Через заснеженный двор кучка одетых в лохмотья ребят везла на санках сучья.
— Товарищ Шагал, — окликнул Марка один из мальчиков, — сегодня вы должны обязательно присутствовать на выступлении живой газеты! Мы вас будем критиковать за увлечение экспрессионистской живописью.
— Обязательно приду, — улыбнулся Шагал, — если не заболею.
— Товарищ Шагал, — сказал другой мальчик, — я хотел бы вам показать свой эскиз, сделанный, как у этого... про которого вы вчера говорили.
— Чимабуэ, — сказал Шагал. — А как твоя опера?
— Я уже ее наполовину сочинил. Только название поменял. Раньше называлась «Освобожденный труд», а теперь — «К мировой коммуне».
— Этот мальчик, — сказал Шагал Белле, — находится в каком-то постоянном творческом экстазе. Он рисует, сочиняет музыку, пишет стихи. И другие дети тоже полны творческого энтузиазма. Они рисуют в разных стилях. Одни за абстрактную живопись, другие за реализм. Среди них есть даже Малевич, который конструирует свои рисунки. — Шагал засмеялся. — Представить себе не можешь, Белла, насколько мне здесь лучше, чем в витебской академии. Я люблю этих маленьких оборвышей, они набрасываются на краски, как дикие звери на мясо. Они будят у меня аппетит к творчеству, который в витебской академии я совершенно потерял.
— Но тебе надо жить не только творческим хлебом, — сказала Белла, если не заберешь тебя, ты забываешь прийти к обеду.
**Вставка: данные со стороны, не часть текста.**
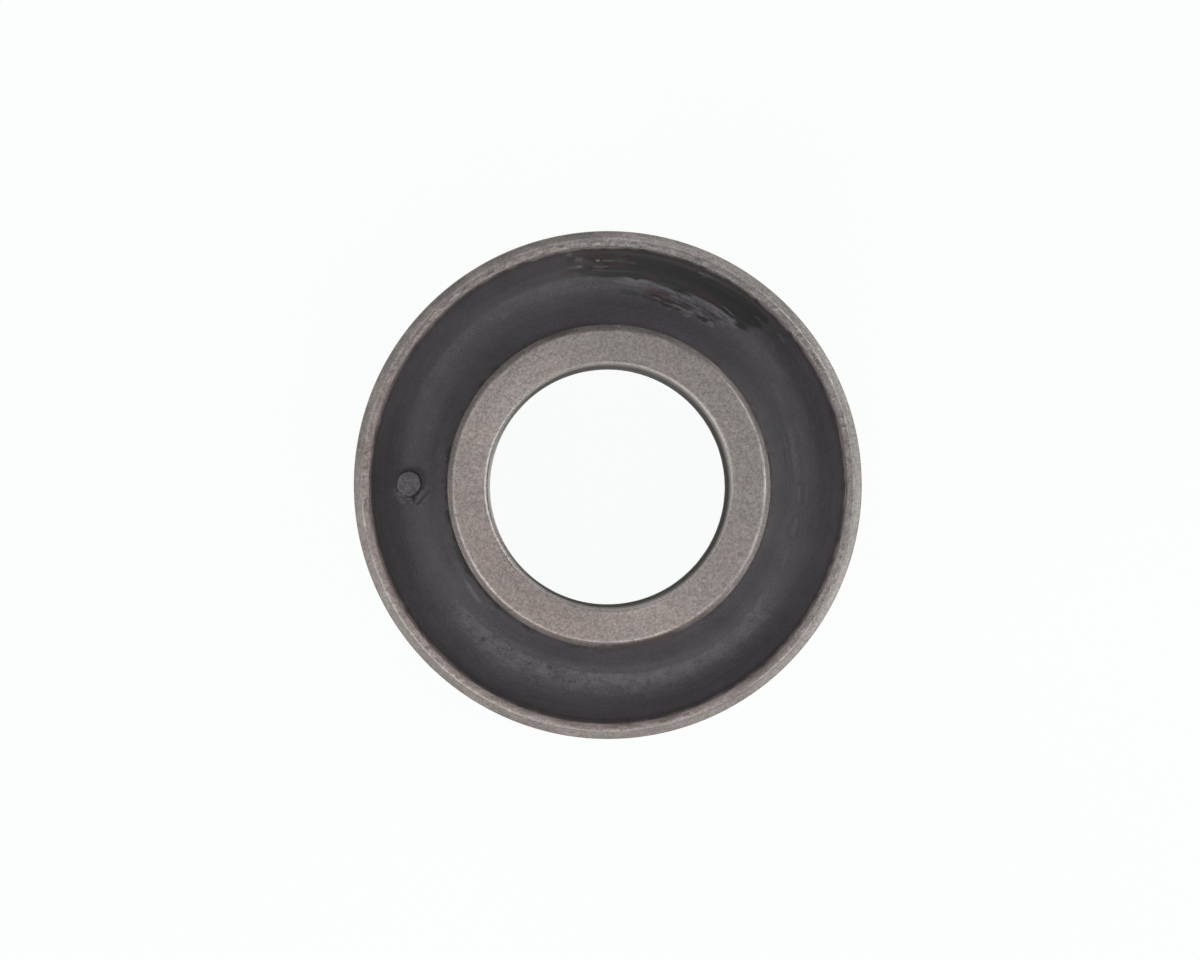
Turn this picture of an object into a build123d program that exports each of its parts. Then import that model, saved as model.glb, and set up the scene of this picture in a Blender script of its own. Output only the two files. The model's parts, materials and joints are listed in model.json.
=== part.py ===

Ты совершенно исхудал, у тебя черные круги под глазами.
— Мне здесь очень интересно, — сказал Шагал, — я восхищаюсь их рисунками, их вдохновенным лепетом. А ведь эти дети — несчастнейшие из всех сирот. Все они пережили страшное. Их швыряли в канавы, бандиты хлестали их кнутами, угрожали кинжалом, которым только что на их глазах закололи их родителей. Сквозь свист пуль и звон разбитых стекол они еще слышали последние родительские мольбы. Вот такие дети очутились передо мной. Они суетятся, перекрикивают друг друга, хохочут, но их глаза не хотят или не могут улыбаться. Я всегда с тревогой смотрю в их глаза.
— А я сейчас с тревогой смотрю в твои глаза, — сказала Белла. — У тебя воспаленные, температурные глаза. Ночью ты сильно кашлял.
— Видно, меня продуло, — сказал Марк, — в доме ужасные сквозняки. Холодно. Можешь себе представить, как во время таких холодов эти детки, маленькие бедолаги, закутанные в тряпье, дрожащие от стужи и голода, шатались по городам, висели на вагонных буферах? А сейчас я учу их рисовать. — Он закашлялся.